Sorry, I'm a Mammal: A History of Women & Body Hair // RAZOR BURN: A Brief History of How We Got Tricked Into Shaving
By Shaina Joy Machlus
Sorry, I'm a Mammal is a new monthly series in which we explore the history of women and body hair.
"RAZOR BURN: A BRIEF HISTORY OF HOW WE GOT TRICKED INTO SHAVING"
Neon lights and expensive “women’s” razors caged inside plastic anti-theft boxes— a sight that has catapulted me into more than one grocery store existential meltdown. (To the tune of “Once In A Lifetime” by The Talking Heads.) There are more than a few metaphors here: the cost of being a “woman” and the price to be considered beautiful by an intensely limiting mainstream, heteronormative culture; something that is said to be necessary in order to be loved, accepted, admired is held just out of reach, unless and until one coughs up the dough designated by whom? Capitalist patriarchy of course. Someone get me to the cereal aisle, stat.
And you may ask yourself, ‘How did I get here?’
For me, it was in a bathtub at around 12 years old. My mom gifted me a pink, plastic razor that had a special guard on it to help keep me from cutting myself. It was the first weapon anyone ever entrusted me with; I had a razor even though I was still not old enough to use sharp knives. Oddly enough, I had been having my eyebrows and mustache waxed in the monthly gathering of the women in my family since I was around 6, but shaving was something reserved only after menstruation. As slowly and carefully as I shaved, my knobby knees were constantly decorated with tiny, stinging cuts. But oh the satisfaction of it all - I remember the sight of my newly shaven, gleaming legs: slick, smooth, and beautiful. I wore them proudly as a sign of my womanhood.
And I was not alone. According to Rebecca Herzig in her 2015 book Plucked: A History of Hair Removal, “more than 99% of American women voluntarily remove hair, and more than 85% do so regularly, even daily. The usual targets, for the moment, are legs, underarms, eyebrows, upper lips, and bikini lines. Those habits, furthermore, appear to transcend ethnic, racial and regional boundaries.” One might think with this abundance, the tradition of shaving would be prehistoric, but in fact it is quite the opposite. While it is true that Middle Eastern culture has a long history with hair removal using sugar wax, shaving legs and armpits is a relatively new trend that can be easily traced back to a few well-placed ad campaigns by none other than Gillette Razors.
Do you mean to say that the 43 billion-dollar company that stands to profit from women shaving had a hand in popularizing the concept!? Surprisingly, yes. Same as it ever was.

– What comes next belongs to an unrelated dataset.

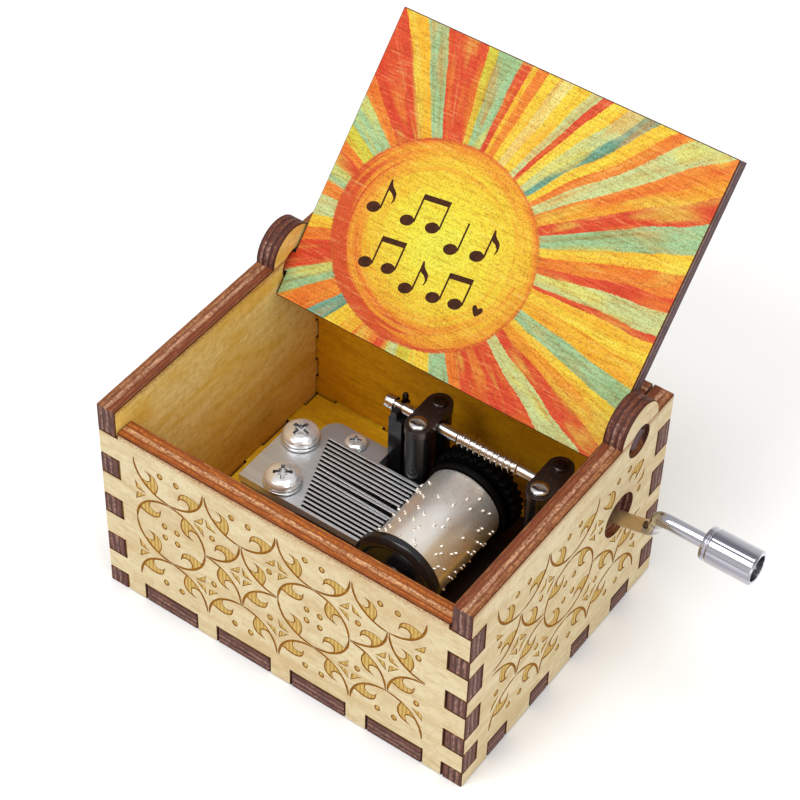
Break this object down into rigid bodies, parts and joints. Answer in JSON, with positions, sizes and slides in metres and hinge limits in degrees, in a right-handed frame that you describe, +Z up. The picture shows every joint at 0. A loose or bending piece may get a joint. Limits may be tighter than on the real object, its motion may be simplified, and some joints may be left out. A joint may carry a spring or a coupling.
{
  "type": "music box",
  "caption": "Small hand-cranked music box: a finger-jointed plywood case with a tilting painted lid over a comb and pin-cylinder movement, turned by a bent crank through the side.",
  "frame": {"origin": "centre of the case's underside", "axes": "+Z up, +X out of the side that the crank comes from, -Y out of the front wall; the lid's hinge is along X near the back"},
  "size_m": [0.0878, 0.0703, 0.0676],
  "materials": {
    "plywood": "laser-cut birch plywood, unvarnished, with charred cut edges",
    "painted_plywood": "plywood printed in bright satin colours",
    "cast_zinc": "fine satin die casting",
    "comb_steel": "fine-ground satin",
    "bright_steel": "bright, polished",
    "nickel_plate": "satin nickel plate",
    "black_plastic": "semi-gloss moulding",
    "blackened_steel": "blackened",
    "chrome": "mirror"
  },
  "bodies": {
    "case": {"front_panel": "plywood", "back_panel": "plywood", "left_panel": "plywood", "right_panel": "plywood", "bottom_panel": "plywood", "bedplate": "cast_zinc", "comb": "comb_steel", "comb_screw_front": "bright_steel", "comb_screw_rear": "bright_steel", "comb_washer_front": "bright_steel", "comb_washer_rear": "bright_steel", "bedplate_tab_screw": "bright_steel", "cap_screw_left_front": "bright_steel", "cap_screw_right_front": "bright_steel", "mounting_screw_1": "bright_steel", "mounting_screw_2": "bright_steel", "mounting_screw_3": "bright_steel", "bearing_block_left": "black_plastic", "bearing_block_right": "black_plastic", "bearing_cap_left": "black_plastic", "bearing_cap_right": "black_plastic", "end_post": "black_plastic", "cap_screw_left_rear": "blackened_steel", "cap_screw_right_rear": "blackened_steel", "end_post_peg": "blackened_steel"},
    "lid": {"lid": "painted_plywood"},
    "crank": {"worm_shaft": "bright_steel", "shaft_coupler": "bright_steel", "crank_rod": "chrome", "knob_rivet": "bright_steel"},
    "knob": {"crank_knob": "chrome"},
    "drum": {"pin_cylinder": "nickel_plate", "cylinder_front_cap": "black_plastic", "worm_wheel": "black_plastic", "cylinder_arbor": "bright_steel"}
  },
  "joints": [
    {"name": "lid_hinge", "type": "hinge", "parent": "case", "child": "lid", "pos_m": [0, 0.0161, 0.0361], "axis": [1, 0, 0], "range_deg": [-12, 132.5]},
    {"name": "crank_spin", "type": "hinge", "parent": "case", "child": "crank", "pos_m": [0, 0.01225, 0.0226], "axis": [1, 0, 0], "continuous": true},
    {"name": "drum_spin", "type": "hinge", "parent": "case", "child": "drum", "pos_m": [0.0084, 0, 0.0135], "axis": [0, 1, 0], "continuous": true},
    {"name": "knob_spin", "type": "hinge", "parent": "crank", "child": "knob", "pos_m": [0.05175, 0.00885, 0.0322], "axis": [1, 0, 0], "continuous": true}
  ],
  "couplings": [
    {"joint": "drum_spin", "follows": "crank_spin", "ratio": -0.03125}
  ]
}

The height of western women’s fashion in 1915 is Greek- and Romanesque-inspired clothing like drapey, sleeveless dresses, a stark change from the previously conservative, high-necked frocks. Shedding a few sleeves and a few inches of hemline do not come for free in a puritan country. Newly exposed skin presented newly exposed hair that was immediately taxed. Magazines like Harper’s Bazaar wasted little time in selling advertising space to hair removal companies that claimed armpit hair to be unsightly and odorous.
By 1922 the flapper movement and its short dresses were in full swing and the hair removal epidemic had spread to leg hair. While it is difficult to know exactly how much consumers affect propaganda and how much propaganda affects consumers, hair removal advertisement numbers seemed to grow overnight. An astounding 66% of ads in Harper’s Bazaar mentioned the idea of leg hair removal, according to a survey done by Christine Hope in her essay "Caucasian Female Body Hair and American Culture.” There were creams and powders of all scents and colors that could cure women of their follicular woes. And then there was the razor.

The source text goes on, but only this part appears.